The last challenge is capacity building by which I mean having the right talents – people who understand sustainability. If you look at setup of sustainability department, many of them sit within corporate communications which means sustainability doesn’t become a main course, it’s a side dish. As a result, we don’t see the significant impact from sustainability department.
SS : I believe support and mandate from the regulators are important in those situations. Bursa Malaysia has been very active in promoting holistic understanding and wider uptake of corporate responsibility. The mandate in 2015 that required all listed companies to publish sustainability reports in stages over a three-year period is an example. What are other initiatives that you’ve been observing?
R : To be honest, other than the mandate, sustainability reporting in Malaysia is still unregulated. However, there have been many positive initiatives from Bursa Malaysia.

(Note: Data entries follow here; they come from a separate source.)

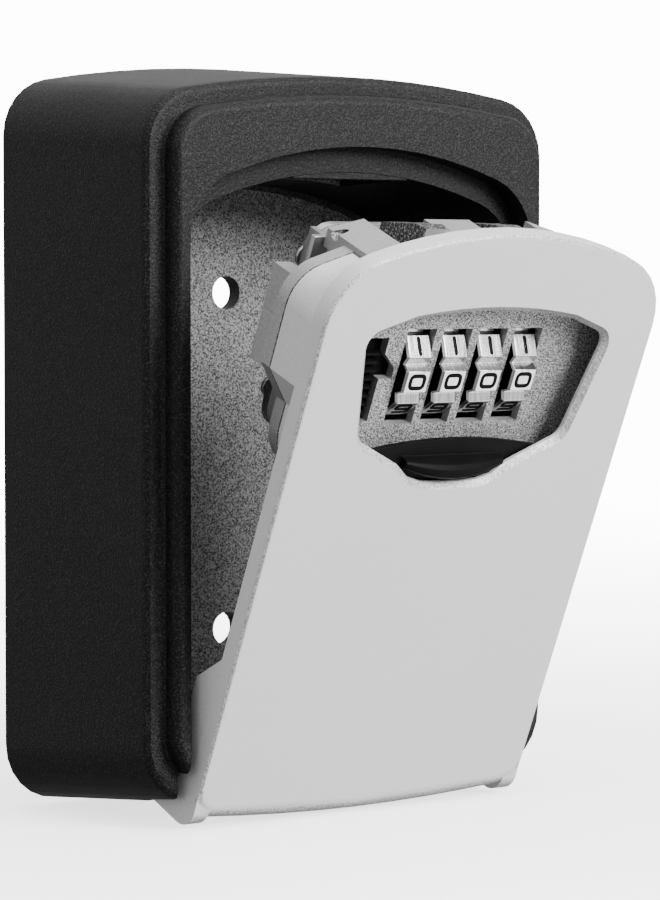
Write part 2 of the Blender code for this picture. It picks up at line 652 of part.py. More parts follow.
def build_dial_bracket(finish):
    """Steel channel that carries the dial shaft between its two ears."""
    (left, left_in), (right_in, right) = bracket_ears()
    low, floor, high = 64.3 * MM, 65.5 * MM, 86.0 * MM
    shape = [(left, low), (right, low), (right, high), (right_in, high), (right_in, floor),
             (left_in, floor), (left_in, high), (left, high)]
    bracket = prism("dial_bracket", shape, at_depth(8.8 * MM), at_depth(19.0 * MM), finish)
    centre = (at_depth(WHEEL_DEPTH), WHEEL_Z)
    for number, (start, end) in enumerate(bracket_ears()):
        cut(bracket, rod(f"cut_bracket_hole_{number}", centre, SHAFT_RADIUS + FIT_GAP,
                         start - 1 * MM, end + 1 * MM, "x", sides=16))
    return bracket


def build_dial_shaft(finish):
    """Plain steel shaft through the wheels, with a clip groove near each end."""
    (left, _), (_, right) = bracket_ears()
    neck, radius = 1.0 * MM, SHAFT_RADIUS
    stations = [(left - 0.9 * MM, radius), (left - 0.8 * MM, radius), (left - 0.75 * MM, neck),
                (left - 0.25 * MM, neck), (left - 0.2 * MM, radius), (right + 0.2 * MM, radius),
                (right + 0.25 * MM, neck), (right + 0.4 * MM, neck), (right + 0.45 * MM, radius)]
    shaft = loft("dial_shaft", [(x, circle(size, 16)) for x, size in stations], finish, "x")
    shaft.location = (0.0, at_depth(WHEEL_DEPTH), WHEEL_Z)
    return shaft


def build_detent_spring(finish):
    """Comb of four leaf fingers that click behind the wheels."""
    low, root, high = 64.3 * MM, 69.0 * MM, 83.0 * MM
    finger = 1.9 * MM
    right = [(wheel_x(0) - 3 * MM, low), (wheel_x(WHEEL_COUNT - 1) + 3 * MM, low),
             (wheel_x(WHEEL_COUNT - 1) + 3 * MM, root)]
    for index in reversed(range(WHEEL_COUNT)):
        middle = wheel_x(index)
        right += [(middle + finger, root), (middle + finger, high), (middle - finger, high),
                  (middle - finger, root)]
    right.append((wheel_x(0) - 3 * MM, root))
    return prism("detent_spring", right, at_depth(21.5 * MM), at_depth(21.9 * MM), finish)


# ---- latch, slider and springs ----------------------------------------------------------------
def build_latch(finish):
    """Latch slide: cross bar, slider leg and two hooked lugs with a ramp behind."""
    bar = block("latch_plate", (-LATCH_BAR_HALF, at_depth(LATCH_FRONT), LATCH_BAR_LOW),
                (LATCH_BAR_HALF, at_depth(LATCH_REAR), LATCH_BAR_HIGH), finish)
    leg = block("join_latch_leg", (-18.9 * MM, at_depth(LATCH_FRONT + 0.1 * MM), 71.8 * MM),
                (-15.6 * MM, at_depth(11.0 * MM), LATCH_BAR_LOW + 1 * MM))
    weld(bar, leg)
    side_shape = [(at_depth(LUG_FRONT), LATCH_BAR_LOW + 0.4 * MM),
                  (at_depth(LUG_REAR), LATCH_BAR_LOW + 0.4 * MM),
                  (at_depth(LUG_REAR), LUG_REAR_TOP), (at_depth(LUG_FRONT + 2.2 * MM), LUG_TOP),
                  (at_depth(LUG_FRONT), LUG_TOP)]
    for side in (-1, 1):
        centre = side * LUG_OFFSET
        weld(bar, prism(f"join_lug_{side}", side_shape, centre - LUG_WIDTH / 2,
                        centre + LUG_WIDTH / 2, axis="x"))
    return bar


def build_thumb_slider(finish):
    """Black thumb slider behind the panel slot, with ribs that stand in the slot."""
    front = at_depth(PANEL_DEPTH + PANEL_THICKNESS + FIT_GAP)
    slider = block("thumb_slider", (-23.6 * MM, front, 65.6 * MM),
                   (-13.0 * MM, at_depth(LATCH_FRONT - 0.25 * MM), 85.6 * MM), finish)
    rib_count, rib_height = 8, 0.75 * MM
    first, last = THUMB_SLOT_LOW + 0.3 * MM, THUMB_SLOT_HIGH - LATCH_TRAVEL - 0.2 * MM
    for rib in range(rib_count):
        middle = first + (last - first) * (rib + 0.5) / rib_count
        shape = [(front + 0.2 * MM, middle - rib_height), (front + 0.2 * MM, middle + rib_height * 0.9),
                 (front - 1.1 * MM, middle + 0.3 * MM), (front - 1.1 * MM, middle - 0.1 * MM)]
        weld(slider, prism(f"join_rib_{rib}", shape, THUMB_SLOT_LEFT + FIT_GAP,
                           THUMB_SLOT_RIGHT - FIT_GAP, axis="x"))
    return slider


def helix(name, centre, radius, wire, low, high, turns, finish):
    """Round-wire compression spring, upright on its centre line."""
    builder = bmesh.new()
    per_turn, sides = 10, 6
    steps = turns * per_turn
    rings = []
    for step in range(steps + 1):
        angle = 2 * math.pi * step / per_turn
        up = low + wire + (high - low - 2 * wire) * step / steps
        outward = Vector((math.cos(angle), math.sin(angle), 0.0))
        middle = Vector((centre[0], centre[1], up)) + outward * radius
        ring = []
        for side in range(sides):
            turn = 2 * math.pi * side / sides
            offset = outward * (wire * math.cos(turn)) + Vector((0, 0, wire * math.sin(turn)))
            ring.append(builder.verts.new(middle + offset))
        rings.append(ring)
    for first, second in zip(rings, rings[1:]):
        for side in range(sides):
            after = (side + 1) % sides
            builder.faces.new((first[side], first[after], second[after], second[side]))
    builder.faces.new(rings[0])
    builder.faces.new(rings[-1])
    return make_object(name, builder, finish)


# ---- shutter ---------------------------------------------------------------------------------
def build_shutter(finish):
    """Sliding weather shutter with an arched top edge and a finger tab."""
    crown_centre = SHUTTER_TOP - WINDOW_CROWN
    lean = math.acos(SHUTTER_HALF / WINDOW_CROWN)
    right = [(0.0, SHUTTER_BOTTOM), (SHUTTER_HALF, SHUTTER_BOTTOM)]
    right += arc((0.0, crown_centre), WINDOW_CROWN, lean, math.pi / 2, 6)
    front = at_depth(SHUTTER_FRONT)
    shutter = prism("shutter", mirrored(right), front, front + SHUTTER_THICKNESS, finish)
    tab_shape = [(0.3 * MM, 0.0), (0.3 * MM, 3.7 * MM), (-1.5 * MM, 3.6 * MM), (-2.6 * MM, 2.9 * MM),
                 (-2.9 * MM, 1.6 * MM), (-2.2 * MM, 0.7 * MM)]
    sections = []
    for step in range(-4, 5):
        across = step / 4
        fall = 1.0 - 0.5 * across ** 2
        outline = [(front + y * fall, TAB_TOP - drop * fall) for y, drop in tab_shape]
        sections.append((TAB_HALF * across, outline))
    tab = loft("join_tab", sections, axis="x")
    weld(shutter, tab)
    return shutter


def build_shutter_retainer(finish):
    """Thin plate behind the lower shutter pocket that keeps the shutter in its track."""
    low, high = (-RETAINER_HALF, 34.0 * MM), (RETAINER_HALF, 60.0 * MM)
    rear = at_depth(RETAINER_FRONT + RETAINER_THICKNESS)
    plate = prism("shutter_retainer", round_rectangle(low, high, 2 * MM), at_depth(RETAINER_FRONT),
                  rear, finish)
    for side in (-1, 1):
        cut(plate, rod(f"cut_retainer_hole_{side}", (side * RETAINER_SCREW_X, RETAINER_SCREW_Z),
                       1.2 * MM, at_depth(RETAINER_FRONT) - 1 * MM, rear + 1 * MM, "y", sides=12))
    return plate


def build_retainer_screws(finish):
    """The shutter retainer's two screws."""
    screws = []
    for side, name in ((-1, "retainer_screw_left"), (1, "retainer_screw_right")):
        item = screw(name, 1.7 * MM, 0.9 * MM, 0.8 * MM, 2.6 * MM, finish)
        rear = at_depth(RETAINER_FRONT + RETAINER_THICKNESS + 0.2 * MM)
        item.location = (side * RETAINER_SCREW_X, rear, RETAINER_SCREW_Z)
        screws.append(item)
    return screws


def build_key_hook(finish):
    """Steel angle beside the key post; the ring hangs in the gap between them."""
    leaf, y = 1.0 * MM, at_depth(17.8 * MM)
    shape = [(-24.3 * MM, y), (-21.3 * MM, y), (-21.3 * MM, y + 4.2 * MM),
             (-22.3 * MM, y + 4.2 * MM), (-22.3 * MM, y + leaf), (-24.3 * MM, y + leaf)]
    return prism("key_hook", shape, 84.0 * MM, 96.0 * MM, finish, axis="z")


def reset_pivot():
    """Where the code-reset lever turns, on the cover plate."""
    return Vector((RESET_X, at_depth(REAR_BOX_REAR + 2 * FIT_GAP + COVER_PLATE_THICKNESS), RESET_Z))


def build_reset_lever(finish):
    """Code-reset lever: a flat arm with a bent tip on a round stem."""
    arm = [(-2.0 * MM, -8.6 * MM), (2.0 * MM, -8.6 * MM), (2.6 * MM, 2.2 * MM), (-2.6 * MM, 2.2 * MM)]
    lever = prism("reset_lever", arm, 0.0, 1.0 * MM, finish)
    stem = rod("join_reset_stem", (0.0, 0.0), 1.6 * MM, -3.2 * MM, 0.4 * MM, "y", sides=16)
    tip = block("join_reset_tip", (-1.9 * MM, 0.5 * MM, -8.5 * MM), (1.9 * MM, 2.4 * MM, -7.4 * MM))
    for piece in (lever, stem, tip):
        piece.location = reset_pivot()
    weld(lever, stem, tip)
    return lever


def hang_on_door(pivot, items):
    """Parent closed-door pieces, and the guides they use, to the hinge empty."""
    back = Matrix.Translation(-pivot.location)
    for item in items:
        item.parent = pivot
        item.matrix_parent_inverse = back
        for modifier in item.modifiers:
            modifier.object.parent = pivot
            modifier.object.matrix_parent_inverse = back


def main():
    """Clear the scene and build every piece."""
    for item in list(bpy.data.objects):
        bpy.data.objects.remove(item)
    black = paint("black_powder_coat", (0.028, 0.029, 0.031), 0.55, 0.0)
    silver = paint("silver_grey_paint", (0.50, 0.50, 0.50), 0.45, 0.2)
    rough_cast = paint("rough_silver_cast", (0.32, 0.32, 0.32), 0.55, 0.4)
    chrome = paint("chrome", (0.78, 0.78, 0.79), 0.15, 1.0)
    steel = paint("zinc_plated_steel", (0.55, 0.55, 0.54), 0.35, 1.0)
    cast_steel = paint("dark_cast_steel", (0.16, 0.16, 0.16), 0.5, 0.9)
    brass = paint("brass", (0.60, 0.44, 0.18), 0.3, 1.0)
    plastic = paint("black_plastic", (0.02, 0.02, 0.02), 0.4, 0.0)

    build_box(black)
    build_hinge_pin(-1, "hinge_pin_left", steel)
    build_hinge_pin(1, "hinge_pin_right", steel)

    pieces = [build_door_cover(silver), build_lock_case(rough_cast), build_case_back(steel)]
    pieces += build_case_screws(steel)
    for index in range(WHEEL_COUNT):
        pieces.append(build_wheel(index, chrome))
        pieces.append(build_cam(index, brass))
    pieces += [build_dial_bracket(steel), build_dial_shaft(steel), build_detent_spring(steel)]
    pieces += [build_latch(cast_steel), build_thumb_slider(plastic)]
    for side, name in ((-1, "latch_spring_left"), (1, "latch_spring_right")):
        centre = (side * SPRING_X, at_depth(10.5 * MM))
        pieces.append(helix(name, centre, SPRING_RADIUS, SPRING_WIRE, SPRING_FLOOR,
                            LATCH_BAR_LOW - FIT_GAP, SPRING_TURNS, steel))
    pieces += [build_shutter(plastic), build_shutter_retainer(steel), build_key_hook(steel)]
    pieces += build_retainer_screws(steel)
    pieces.append(build_reset_lever(steel))

    pivot = bpy.data.objects.new("door_hinge_axis", None)
    bpy.context.scene.collection.objects.link(pivot)
    pivot.location = (0.0, HINGE_Y, HINGE_Z)
    hang_on_door(pivot, pieces)
    pivot.rotation_euler = (DOOR_OPEN, 0.0, 0.0)
    roots = [item for item in bpy.data.objects if item.parent is None]
    wall_centre = bpy.data.objects.new("wall_face_centre", None)
    bpy.context.scene.collection.objects.link(wall_centre)
    wall_centre.location = (0.0, 0.0, -FRAME_HEIGHT)
    for item in roots:
        item.parent = wall_centre


main()
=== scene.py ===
"""Looks of the key lock box: finishes, softened edges, dial numerals, light and camera."""
import json
import math

import bmesh
import bpy
from mathutils import Matrix, Vector


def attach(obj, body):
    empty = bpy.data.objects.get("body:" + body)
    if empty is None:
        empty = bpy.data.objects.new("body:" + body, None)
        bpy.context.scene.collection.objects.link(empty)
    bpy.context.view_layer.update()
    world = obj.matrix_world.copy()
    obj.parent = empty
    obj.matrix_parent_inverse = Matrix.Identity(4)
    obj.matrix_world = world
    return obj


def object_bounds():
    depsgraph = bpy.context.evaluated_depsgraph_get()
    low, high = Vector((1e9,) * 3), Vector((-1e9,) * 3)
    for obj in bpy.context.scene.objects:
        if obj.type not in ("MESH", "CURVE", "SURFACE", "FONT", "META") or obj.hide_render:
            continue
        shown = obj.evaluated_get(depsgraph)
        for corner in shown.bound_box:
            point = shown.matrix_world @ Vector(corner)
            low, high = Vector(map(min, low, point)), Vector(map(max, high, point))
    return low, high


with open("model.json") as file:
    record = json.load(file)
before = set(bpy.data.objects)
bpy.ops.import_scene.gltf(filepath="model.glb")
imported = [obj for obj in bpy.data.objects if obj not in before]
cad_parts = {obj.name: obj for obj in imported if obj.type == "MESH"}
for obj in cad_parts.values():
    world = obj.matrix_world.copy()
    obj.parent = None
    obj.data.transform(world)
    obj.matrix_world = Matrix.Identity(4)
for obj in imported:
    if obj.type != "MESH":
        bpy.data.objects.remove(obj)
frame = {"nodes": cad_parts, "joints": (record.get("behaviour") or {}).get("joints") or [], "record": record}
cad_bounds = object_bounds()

MM = 0.001
NODES = frame["nodes"]
JOINTS = {joint["name"]: joint for joint in frame["joints"]}

# The door leans out at rest: UP runs up its face, FRONT points out of it.
UP = Vector(JOINTS["shutter_travel"]["axis"]).normalized()
RIGHT = Vector((1.0, 0.0, 0.0))
FRONT = RIGHT.cross(UP)

# ---- softened edges ---------------------------------------------------------
EDGE_WIDTHS = {
    "back_box": 0.35 * MM, "door_cover": 0.25 * MM, "lock_case": 0.3 * MM,
    "latch_plate": 0.3 * MM, "shutter": 0.2 * MM, "thumb_slider": 0.12 * MM}
SMALL_EDGE_WIDTH = 0.08 * MM
EDGE_SEGMENTS = 2
EDGE_ANGLE = math.radians(28.0)
FLAT_ANGLE = math.radians(0.6)
MERGE_DISTANCE = 1e-6
AREA_WEIGHT = 80

# ---- camera -----------------------------------------------------------------
CAMERA_PLACE = Vector((-342.1, -471.1, 24.2)) * MM
CAMERA_YAW = math.radians(37.88)
CAMERA_DIP = math.radians(2.777)
CAMERA_LENS = 138.1
SENSOR_HEIGHT = 36.0
NEAR_LIMIT = 0.01

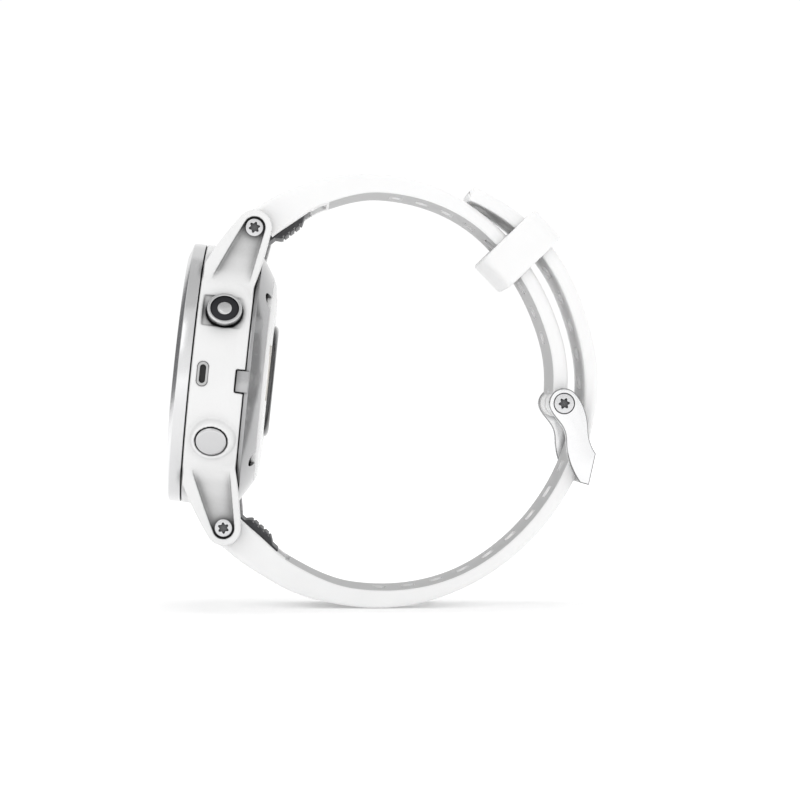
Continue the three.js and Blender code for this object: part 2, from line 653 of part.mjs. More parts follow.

One example is FTSE4Good Index – Asean’s first globally benchmarked Environment, Social & Governance Index (ESG Index) launched in 2014 to measure the performance of companies demonstrating strong ESG practices. Over the past 2 – 3 years, there have been lot of sustainability forums. Many key players were invited to engage in dialogues with Bursa Malaysia to discuss about sustainability topics such as reporting and especially, to introduce about FTSE4Good Index. The argument is that if companies constitute within this index, chances are that they will actually hit a higher ROE. Bursa Malaysia is trying to gather evidence in a more localized context to convince other key players that this is something they need to pursue.
SS : Our last question: what is your hope for sustainability scene in Malaysia in the next 5 years?
R : 5 years is not too far, actually. I want to see CSR move beyond philanthropy, become mainstream and not a side dish. Instead of taking CSR/Sustainability as PR exercise, I hope corporation will come up with sustainable and real initiatives on the ground that benefit the environment and community as well as the companies themselves.